1-Dosya içerisindeki bilgi ve belgelere, mahkeme kararının gerekçesinde dayanılan delillerin tartışılıp değerlendirilmesinde bir usulsüzlük bulunmamasına, olay tarihi itibariyle, iki kişinin yaralanması ile sonuçlanan eylemde uygulama yeri bulunan 765 sayılı Türk Ceza Kanunu"nun 459/3 maddesi delaletiyle aynı kanunun 102/4.maddesi gereğince uygulanacak ceza zamanaşımı süresinin 5 yıl olması, dava tarihi itibariyle 5 yılın dolmuş olmasına ve bir kısım davalı vekilinin süresinde zamanaşımı definde bulunmuş olmasına göre davacı vekilinin aşağıdaki bendin kapsamı dışında kalan sair temyiz itirazlarının reddine karar verilmesi gerekmiştir.
2-Dava, trafik kazasından kaynaklanan maddi tazminat istemine ilişkindir.
Zamanaşımı defi ancak bunu ileri süren taraf lehine hukuki sonuç doğurur. Zamanaşımı definde bulunmayan taraf yararına hukuki sonuç doğmaz.
Somut olayda, davalılardan ... vekili süresinde zamanaşımı definde bulunmuş ise de diğer davalılar Genel Sigorta AŞ ve ... süresinde zamanaşımı definde bulunmamıştır. Zamanaşımı definde bulunmayan davalılar yönünden mahkemece davanın esasına girilerek
varılacak sonuca göre bir karar verilmesi gerekirken zamanaşımı definde bulunmayan bu davalılar yönünden de yazılı şekilde hüküm kurulması doğru görülmemiştir.
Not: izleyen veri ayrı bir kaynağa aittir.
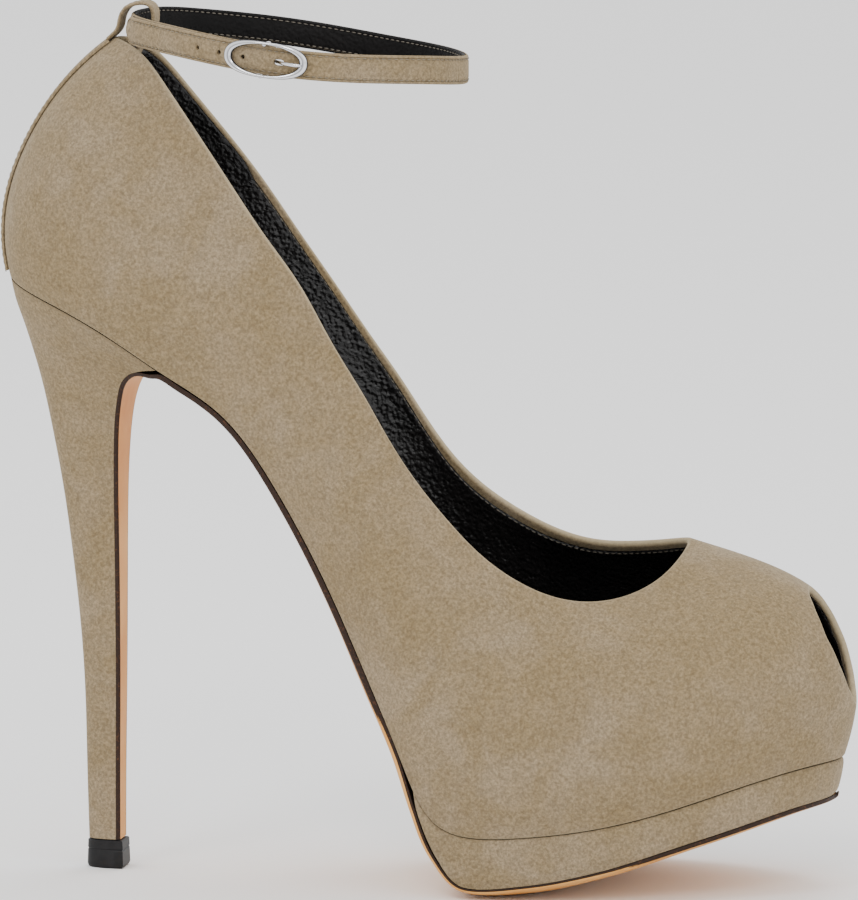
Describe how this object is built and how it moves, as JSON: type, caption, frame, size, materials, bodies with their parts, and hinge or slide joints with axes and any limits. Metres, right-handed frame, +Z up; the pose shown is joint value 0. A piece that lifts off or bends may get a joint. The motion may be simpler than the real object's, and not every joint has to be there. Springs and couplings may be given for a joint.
{
  "type": "ankle strap pump",
  "caption": "Right suede platform pump with a peep toe, a high slim heel and a thin buckled ankle strap, standing empty on its sole.",
  "frame": {"origin": "centre of the bounding box's base, on the floor that the heel tip and the tread stand on", "axes": "+X from heel to toe, +Y towards the inner side of the foot, +Z up"},
  "size_m": [0.2216, 0.083, 0.2233],
  "materials": {
    "upper_suede": "brushed suede, black leather lining inside",
    "platform_suede": "brushed suede",
    "heel_suede": "brushed suede",
    "strap_suede": "brushed suede on black leather",
    "strip_suede": "brushed suede",
    "insole_leather": "black grained leather",
    "sole_leather": "smooth tan leather with a dark stained edge",
    "tip_rubber": "satin",
    "buckle_metal": "polished",
    "prong_metal": "polished"
  },
  "bodies": {
    "root": {"upper": "upper_suede", "insole": "insole_leather", "platform": "platform_suede", "outsole": "sole_leather", "heel": "heel_suede", "heel_tip": "tip_rubber", "back_strip": "strip_suede", "ankle_strap": "strap_suede", "buckle": "buckle_metal", "buckle_prong": "prong_metal"}
  },
  "joints": []
}
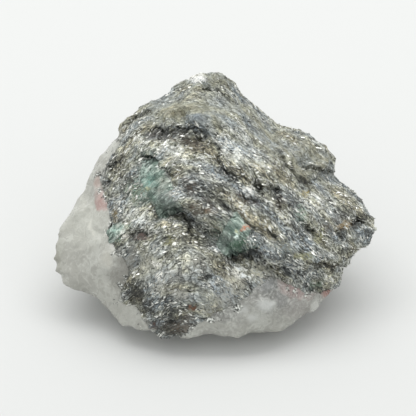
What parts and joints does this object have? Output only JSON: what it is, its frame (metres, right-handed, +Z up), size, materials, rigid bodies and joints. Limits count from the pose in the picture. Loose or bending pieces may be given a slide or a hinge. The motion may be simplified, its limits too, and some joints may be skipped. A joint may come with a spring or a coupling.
{
  "type": "rough emerald",
  "caption": "Rough emerald specimen: a broken lump of grey mica schist on white quartz, with green beryl crystals broken flush with its face, resting on a small flat spot.",
  "frame": {"origin": "middle of the small flat spot on the underside that the stone rests on", "axes": "+Z up, +X to the right of the broad face, -Y towards the side that the broad face looks to; the face leans back by 38 degrees from upright"},
  "size_m": [0.0656, 0.0481, 0.0382],
  "materials": {
    "mica_schist": "glittering mica flakes, broken surface",
    "milky_quartz": "milky, glassy broken surface",
    "emerald": "cloudy green crystal, broken surface"
  },
  "bodies": {
    "root": {"mica_schist": "mica_schist", "milky_quartz": "milky_quartz", "emerald_upper": "emerald", "emerald_middle": "emerald", "emerald_left": "emerald"}
  },
  "joints": []
}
SONUÇ: Yukarıda 1 nolu bentte açıklanan nedenlerle davacı vekilinin sair temyiz itirazlarının REDDİNE, 2 nolu bentte açıklanan nedenlerle davacı vekilinin temyiz itirazlarının kabulü ile hükmün BOZULMASINA, peşin alınan harcın istek halinde temyiz eden davacıya geri verilmesine 04.12.2017 gününde oybirliği ile karar verildi.